New Hampshire Poised to Adopt State-Level Tax**

By Jan P. Myskowski

March 27, 2009

By now, many financial professionals are aware that New Hampshire’s legislature is considering a bill to introduce a new state-level estate tax, but events last week indicate it may be time to start making clients aware of this pending legislation. House Bill 691, captioned “An Act relative to the New Hampshire Estate Tax,” would impose an 8% tax on estates in excess of $2 million (the tax being imposed on the amount in excess of that exemption). Last week, the House Ways and Means Committee voted to send the bill out of committee with an ought to pass recommendation. Certain members later moved to retain the bill in committee so that it can be incorporated into House Bill 2, the omnibus budget bill, but the preliminary vote indicates that the bill has a good chance of surviving in some form.

The text of the bill leaves many unanswered questions in terms of the administration of a new state-level estate tax. One thing appears clear, however: New Hampshire will very likely have an exemption that is lower than the federal estate tax exemption, which stands at $3.5 million for deaths occurring in 2009. This “decoupling” of the New Hampshire estate tax regime from the federal estate tax regime would create some important drafting challenges for trust and estate attorneys.

New Hampshire currently has an estate tax on the books, but due to the federal Economic Growth and Tax Relief Reconciliation Act of 2001 (“EGTRRA”), the law is effectively nullified. The existing law, known as a “sponge tax,” calls for collection at the state level of an amount equal to the maximum federal credit for state death taxes. EGTRRA phased out the state death tax credit (and replaced it with a less valuable deduction), so the existing New Hampshire law results in the collection of no state-level estate tax. New Hampshire is now poised to join the many states that have responded to this change in the federal law by enacting state-level estate taxes that operate independently of the federal regime, usually with exemptions much lower than the federal exemption.

Drafting concerns raised by the change primarily affect married couples. Old formula clauses geared entirely toward zeroing out the federal estate tax on the death of the first spouse to die worked just fine when states had sponge taxes because sponge taxes required no separate computation of a state-level taxable estate. With decoupled state-level tax regimes, a separate computation of a state-level taxable estate occurs. Under the typical “old” formula clauses, the surviving spouse received an amount equal to the federal exemption in a form not qualifying for the federal marital deduction. In rough terms, this non-deductible gift constituted the taxable estate, but it was offset by the federal estate tax exemption, so no tax came due on the first spouse’s death. Old formulas may result in surviving spouses receiving amounts in excess of the state level exemption in a form that will not qualify for a state-level marital deduction, leaving a state-level taxable estate. This would result in a state-level estate tax coming due on the first spouse’s death.

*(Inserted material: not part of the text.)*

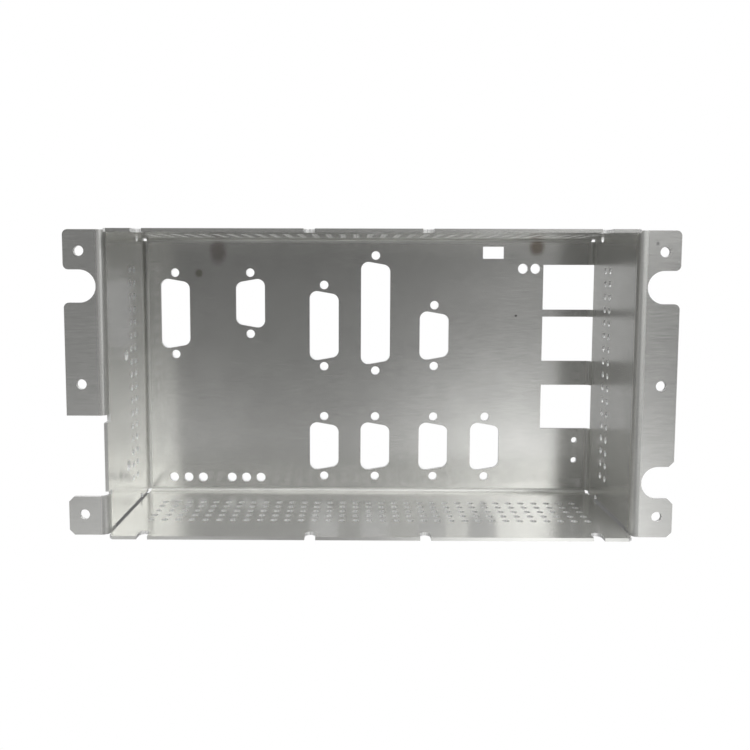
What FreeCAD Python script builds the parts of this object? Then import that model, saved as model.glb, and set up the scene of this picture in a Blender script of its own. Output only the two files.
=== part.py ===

Drafters have addressed this challenge by modifying clauses to allow all amounts passing to surviving spouses in excess of the state-level exemption to be in a form that will qualify for both the federal and state-level marital deductions. Most states with decoupled taxes permit a state-only marital deduction for the spread between the state-level exemption and the federal exemption to avoid causing excess taxation of the surviving spouse’s estate for federal estate tax purposes (House Bill 691 does not address this issue, but it is likely that such a state-only marital deduction would be incorporated into the final version of the law).

Many New Hampshire practitioners have already incorporated these types of “new” clauses into their clients’ documents to account for the possible application of other states’ laws due to multi-jurisdictional property ownership and client relocation; but at the moment, this generally occurs only for new clients and for those who are seeking routine review of their existing plans. The prospect of New Hampshire’s adoption of a decoupled tax raises the urgency of getting existing documents updated, and getting clients with no documents to prepare them.

Fortunately, we appear to have dodged one bullet in the legislative arena this year. House Bill 543 would have resurrected the Legacies and Successions Tax, which imposed an 18% tax on gifts to non-lineal descendants. Although this tax did not apply to a high percentage of estates, every estate had to comply with onerous reporting procedures. Thankfully, House Bill 543 has been deemed inexpedient to legislate by the House Ways and Means Committee.

** This bill did not pass the Legislature in 2009.